(Information provided)

_ _ _

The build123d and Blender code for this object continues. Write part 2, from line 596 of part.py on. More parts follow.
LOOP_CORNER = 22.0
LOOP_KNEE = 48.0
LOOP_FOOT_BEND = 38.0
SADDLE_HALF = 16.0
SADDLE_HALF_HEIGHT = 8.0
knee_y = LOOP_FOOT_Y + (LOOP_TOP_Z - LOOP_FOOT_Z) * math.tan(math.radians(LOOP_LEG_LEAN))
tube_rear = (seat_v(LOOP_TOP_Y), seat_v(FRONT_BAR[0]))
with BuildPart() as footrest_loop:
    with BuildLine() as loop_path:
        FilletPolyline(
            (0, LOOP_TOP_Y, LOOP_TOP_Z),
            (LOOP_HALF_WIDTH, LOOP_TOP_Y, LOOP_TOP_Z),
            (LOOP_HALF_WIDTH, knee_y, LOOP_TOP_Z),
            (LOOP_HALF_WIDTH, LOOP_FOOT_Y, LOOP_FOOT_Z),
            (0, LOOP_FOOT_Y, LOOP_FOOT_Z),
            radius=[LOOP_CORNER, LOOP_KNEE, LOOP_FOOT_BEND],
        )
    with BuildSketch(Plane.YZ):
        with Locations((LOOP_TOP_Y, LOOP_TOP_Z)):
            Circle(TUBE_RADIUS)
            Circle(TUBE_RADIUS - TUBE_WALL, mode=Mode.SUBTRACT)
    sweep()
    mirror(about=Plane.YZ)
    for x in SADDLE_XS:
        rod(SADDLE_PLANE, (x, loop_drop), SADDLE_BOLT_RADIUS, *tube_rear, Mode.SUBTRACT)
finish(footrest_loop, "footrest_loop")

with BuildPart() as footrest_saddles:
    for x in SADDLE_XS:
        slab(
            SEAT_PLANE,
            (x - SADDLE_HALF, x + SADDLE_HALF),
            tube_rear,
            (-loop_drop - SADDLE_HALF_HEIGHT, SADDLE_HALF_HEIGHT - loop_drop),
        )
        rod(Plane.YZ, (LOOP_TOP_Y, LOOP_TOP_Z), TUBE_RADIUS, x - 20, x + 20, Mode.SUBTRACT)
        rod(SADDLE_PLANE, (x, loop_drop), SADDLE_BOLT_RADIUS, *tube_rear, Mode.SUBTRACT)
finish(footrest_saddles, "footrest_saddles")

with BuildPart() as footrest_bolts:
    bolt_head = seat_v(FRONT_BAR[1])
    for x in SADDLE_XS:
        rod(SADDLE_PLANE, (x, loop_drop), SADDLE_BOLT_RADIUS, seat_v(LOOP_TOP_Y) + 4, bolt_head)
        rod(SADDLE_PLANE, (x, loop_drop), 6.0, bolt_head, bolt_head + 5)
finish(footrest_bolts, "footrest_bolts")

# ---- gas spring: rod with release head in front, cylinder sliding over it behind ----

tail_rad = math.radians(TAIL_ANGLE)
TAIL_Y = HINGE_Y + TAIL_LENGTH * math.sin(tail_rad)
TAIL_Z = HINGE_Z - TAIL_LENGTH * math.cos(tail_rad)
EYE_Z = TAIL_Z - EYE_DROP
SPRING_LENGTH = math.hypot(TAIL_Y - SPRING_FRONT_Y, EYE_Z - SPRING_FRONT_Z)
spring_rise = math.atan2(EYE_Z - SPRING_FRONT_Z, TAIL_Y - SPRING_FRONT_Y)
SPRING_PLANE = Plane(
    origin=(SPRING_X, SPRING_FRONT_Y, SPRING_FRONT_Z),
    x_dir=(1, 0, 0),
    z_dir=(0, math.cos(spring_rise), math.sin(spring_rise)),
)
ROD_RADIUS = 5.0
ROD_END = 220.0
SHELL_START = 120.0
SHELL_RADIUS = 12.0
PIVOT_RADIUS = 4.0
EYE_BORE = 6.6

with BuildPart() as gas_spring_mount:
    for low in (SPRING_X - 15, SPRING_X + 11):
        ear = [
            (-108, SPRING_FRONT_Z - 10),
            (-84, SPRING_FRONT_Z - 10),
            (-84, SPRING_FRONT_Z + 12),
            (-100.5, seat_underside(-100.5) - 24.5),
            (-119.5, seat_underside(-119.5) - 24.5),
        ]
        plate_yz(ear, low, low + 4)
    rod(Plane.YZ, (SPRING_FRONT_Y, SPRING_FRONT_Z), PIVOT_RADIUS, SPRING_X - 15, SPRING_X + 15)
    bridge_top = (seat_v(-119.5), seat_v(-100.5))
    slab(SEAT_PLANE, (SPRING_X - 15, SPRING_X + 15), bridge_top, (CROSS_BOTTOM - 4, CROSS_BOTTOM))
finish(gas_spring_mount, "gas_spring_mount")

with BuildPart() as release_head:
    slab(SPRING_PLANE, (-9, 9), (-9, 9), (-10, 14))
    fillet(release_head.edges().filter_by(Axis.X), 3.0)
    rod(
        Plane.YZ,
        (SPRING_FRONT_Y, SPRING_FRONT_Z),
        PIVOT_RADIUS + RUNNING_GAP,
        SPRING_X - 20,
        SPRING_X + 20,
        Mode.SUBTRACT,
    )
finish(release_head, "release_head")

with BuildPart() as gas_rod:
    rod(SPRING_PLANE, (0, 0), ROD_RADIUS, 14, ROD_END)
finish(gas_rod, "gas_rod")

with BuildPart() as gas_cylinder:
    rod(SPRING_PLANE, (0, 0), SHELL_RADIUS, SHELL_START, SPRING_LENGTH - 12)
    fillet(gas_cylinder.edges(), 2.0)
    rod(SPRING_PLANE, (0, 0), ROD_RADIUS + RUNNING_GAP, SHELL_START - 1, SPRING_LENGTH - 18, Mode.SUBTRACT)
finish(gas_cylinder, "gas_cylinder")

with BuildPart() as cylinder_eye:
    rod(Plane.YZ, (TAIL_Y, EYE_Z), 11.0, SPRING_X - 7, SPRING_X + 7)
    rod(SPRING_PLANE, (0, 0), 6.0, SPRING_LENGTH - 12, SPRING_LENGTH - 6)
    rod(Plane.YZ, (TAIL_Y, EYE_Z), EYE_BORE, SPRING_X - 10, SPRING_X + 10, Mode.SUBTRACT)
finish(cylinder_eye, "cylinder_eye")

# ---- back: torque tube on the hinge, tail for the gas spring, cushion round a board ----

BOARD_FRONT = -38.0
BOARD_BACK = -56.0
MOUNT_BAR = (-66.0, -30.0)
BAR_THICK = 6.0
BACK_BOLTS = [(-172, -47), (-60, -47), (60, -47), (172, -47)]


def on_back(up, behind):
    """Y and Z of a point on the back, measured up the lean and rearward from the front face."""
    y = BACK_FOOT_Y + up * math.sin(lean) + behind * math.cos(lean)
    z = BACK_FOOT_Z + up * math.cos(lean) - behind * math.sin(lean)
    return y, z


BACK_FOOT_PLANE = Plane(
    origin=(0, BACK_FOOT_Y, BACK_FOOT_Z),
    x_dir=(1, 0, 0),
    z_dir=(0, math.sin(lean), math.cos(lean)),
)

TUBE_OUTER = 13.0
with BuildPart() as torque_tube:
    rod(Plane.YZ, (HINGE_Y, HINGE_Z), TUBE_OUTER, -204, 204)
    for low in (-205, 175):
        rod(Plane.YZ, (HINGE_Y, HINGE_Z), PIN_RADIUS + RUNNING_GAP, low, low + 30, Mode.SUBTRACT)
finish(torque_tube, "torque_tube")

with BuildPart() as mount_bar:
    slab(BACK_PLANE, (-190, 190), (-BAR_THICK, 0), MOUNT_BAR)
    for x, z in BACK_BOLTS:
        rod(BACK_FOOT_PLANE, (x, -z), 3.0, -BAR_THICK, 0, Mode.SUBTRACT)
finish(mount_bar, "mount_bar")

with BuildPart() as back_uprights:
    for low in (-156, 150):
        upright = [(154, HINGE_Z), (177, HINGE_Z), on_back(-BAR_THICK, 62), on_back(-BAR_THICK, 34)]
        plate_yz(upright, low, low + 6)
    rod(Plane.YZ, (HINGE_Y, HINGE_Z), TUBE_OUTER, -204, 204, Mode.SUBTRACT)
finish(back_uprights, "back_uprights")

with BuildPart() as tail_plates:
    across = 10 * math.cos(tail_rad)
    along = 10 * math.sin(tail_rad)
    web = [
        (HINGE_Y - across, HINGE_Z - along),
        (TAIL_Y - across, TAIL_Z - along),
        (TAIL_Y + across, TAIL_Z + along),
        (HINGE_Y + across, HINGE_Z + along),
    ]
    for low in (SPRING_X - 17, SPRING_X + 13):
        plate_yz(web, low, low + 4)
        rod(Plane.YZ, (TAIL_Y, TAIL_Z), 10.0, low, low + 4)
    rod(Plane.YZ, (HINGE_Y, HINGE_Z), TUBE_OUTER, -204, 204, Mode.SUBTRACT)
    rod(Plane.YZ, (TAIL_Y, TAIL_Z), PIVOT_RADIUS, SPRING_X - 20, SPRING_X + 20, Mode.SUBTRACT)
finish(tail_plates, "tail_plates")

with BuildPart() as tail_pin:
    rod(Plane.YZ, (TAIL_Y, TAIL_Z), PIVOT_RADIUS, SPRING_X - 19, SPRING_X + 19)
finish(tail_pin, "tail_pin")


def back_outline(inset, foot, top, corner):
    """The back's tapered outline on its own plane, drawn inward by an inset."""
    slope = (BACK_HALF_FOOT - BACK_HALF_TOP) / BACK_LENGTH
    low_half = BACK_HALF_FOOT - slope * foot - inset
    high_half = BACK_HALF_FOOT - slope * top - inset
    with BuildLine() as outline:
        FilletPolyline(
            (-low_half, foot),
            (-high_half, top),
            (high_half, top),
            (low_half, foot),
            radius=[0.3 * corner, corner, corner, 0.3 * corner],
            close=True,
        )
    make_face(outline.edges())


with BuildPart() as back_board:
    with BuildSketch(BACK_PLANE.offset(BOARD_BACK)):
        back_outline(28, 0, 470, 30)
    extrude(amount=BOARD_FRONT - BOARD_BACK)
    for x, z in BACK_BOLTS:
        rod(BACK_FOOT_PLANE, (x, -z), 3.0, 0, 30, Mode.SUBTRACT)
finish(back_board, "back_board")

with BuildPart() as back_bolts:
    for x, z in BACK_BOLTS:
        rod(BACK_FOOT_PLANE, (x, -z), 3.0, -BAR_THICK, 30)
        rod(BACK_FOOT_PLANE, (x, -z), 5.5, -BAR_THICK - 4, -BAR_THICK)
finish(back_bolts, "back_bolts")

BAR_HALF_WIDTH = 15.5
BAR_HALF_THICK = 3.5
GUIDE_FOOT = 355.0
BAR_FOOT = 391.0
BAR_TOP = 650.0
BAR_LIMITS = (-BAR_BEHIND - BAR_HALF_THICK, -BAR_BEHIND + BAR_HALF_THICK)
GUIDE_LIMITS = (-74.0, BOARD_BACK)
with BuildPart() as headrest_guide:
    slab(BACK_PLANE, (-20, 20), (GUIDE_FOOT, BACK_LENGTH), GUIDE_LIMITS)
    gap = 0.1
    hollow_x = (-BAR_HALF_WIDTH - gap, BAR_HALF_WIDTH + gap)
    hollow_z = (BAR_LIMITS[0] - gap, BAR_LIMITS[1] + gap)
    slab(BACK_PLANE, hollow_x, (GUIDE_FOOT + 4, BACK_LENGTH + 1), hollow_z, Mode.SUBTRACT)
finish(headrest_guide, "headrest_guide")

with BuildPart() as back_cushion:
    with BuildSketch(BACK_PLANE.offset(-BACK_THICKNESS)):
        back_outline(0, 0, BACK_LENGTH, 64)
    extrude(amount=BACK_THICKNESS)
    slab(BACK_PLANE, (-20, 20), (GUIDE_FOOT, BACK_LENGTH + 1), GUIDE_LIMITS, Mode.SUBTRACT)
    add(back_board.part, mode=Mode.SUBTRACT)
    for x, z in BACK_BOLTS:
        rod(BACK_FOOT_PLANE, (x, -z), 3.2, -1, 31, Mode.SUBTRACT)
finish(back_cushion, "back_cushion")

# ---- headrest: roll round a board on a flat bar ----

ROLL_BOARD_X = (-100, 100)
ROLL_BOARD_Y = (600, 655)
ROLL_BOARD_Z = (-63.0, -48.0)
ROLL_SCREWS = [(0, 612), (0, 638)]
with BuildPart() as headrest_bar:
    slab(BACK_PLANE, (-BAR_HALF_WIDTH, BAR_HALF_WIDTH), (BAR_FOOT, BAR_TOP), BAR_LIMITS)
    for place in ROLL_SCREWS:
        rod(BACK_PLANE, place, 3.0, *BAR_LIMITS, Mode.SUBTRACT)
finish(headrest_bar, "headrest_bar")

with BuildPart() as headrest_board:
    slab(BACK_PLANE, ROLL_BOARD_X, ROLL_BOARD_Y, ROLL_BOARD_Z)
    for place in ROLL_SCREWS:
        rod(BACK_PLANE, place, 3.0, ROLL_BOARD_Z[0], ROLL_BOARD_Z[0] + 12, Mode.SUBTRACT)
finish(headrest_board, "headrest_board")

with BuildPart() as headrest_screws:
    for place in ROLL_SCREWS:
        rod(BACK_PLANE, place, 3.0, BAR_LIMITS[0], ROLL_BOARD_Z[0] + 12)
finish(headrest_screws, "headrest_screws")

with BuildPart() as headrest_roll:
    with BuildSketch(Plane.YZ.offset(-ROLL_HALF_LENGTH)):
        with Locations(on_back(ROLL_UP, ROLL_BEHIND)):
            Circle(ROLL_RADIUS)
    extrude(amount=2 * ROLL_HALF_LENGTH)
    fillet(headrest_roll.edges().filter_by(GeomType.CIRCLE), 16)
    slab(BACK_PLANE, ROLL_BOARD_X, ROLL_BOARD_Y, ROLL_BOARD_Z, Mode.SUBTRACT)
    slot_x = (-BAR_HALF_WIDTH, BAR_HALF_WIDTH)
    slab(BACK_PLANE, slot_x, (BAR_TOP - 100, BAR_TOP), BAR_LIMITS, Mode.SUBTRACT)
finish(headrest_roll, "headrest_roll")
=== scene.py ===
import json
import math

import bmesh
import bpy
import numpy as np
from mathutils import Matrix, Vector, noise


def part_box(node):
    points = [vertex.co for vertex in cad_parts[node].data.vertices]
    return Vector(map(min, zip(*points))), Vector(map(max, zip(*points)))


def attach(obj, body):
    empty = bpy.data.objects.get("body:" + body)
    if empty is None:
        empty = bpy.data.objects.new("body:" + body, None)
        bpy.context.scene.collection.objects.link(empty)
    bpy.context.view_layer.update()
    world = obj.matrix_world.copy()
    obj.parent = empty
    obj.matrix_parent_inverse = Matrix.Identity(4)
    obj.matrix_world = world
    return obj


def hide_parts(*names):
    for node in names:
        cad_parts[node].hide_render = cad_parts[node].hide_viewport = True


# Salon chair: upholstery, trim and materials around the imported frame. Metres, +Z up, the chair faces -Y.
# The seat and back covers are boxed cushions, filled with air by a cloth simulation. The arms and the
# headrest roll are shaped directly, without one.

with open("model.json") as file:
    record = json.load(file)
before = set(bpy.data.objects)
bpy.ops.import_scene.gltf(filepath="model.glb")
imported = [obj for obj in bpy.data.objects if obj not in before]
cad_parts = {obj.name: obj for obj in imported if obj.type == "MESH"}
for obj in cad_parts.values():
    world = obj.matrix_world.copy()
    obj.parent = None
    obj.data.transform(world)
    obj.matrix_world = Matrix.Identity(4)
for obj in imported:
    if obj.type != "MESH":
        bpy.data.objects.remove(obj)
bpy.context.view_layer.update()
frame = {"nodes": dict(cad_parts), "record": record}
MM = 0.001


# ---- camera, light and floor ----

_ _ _

Write out again, unchanged, every line from the line containing "bpy.data.objects.remove(obj)" to the final line of the material above.

(Exercise answer)
        bpy.data.objects.remove(obj)
bpy.context.view_layer.update()
frame = {"nodes": dict(cad_parts), "record": record}
MM = 0.001


# ---- camera, light and floor ----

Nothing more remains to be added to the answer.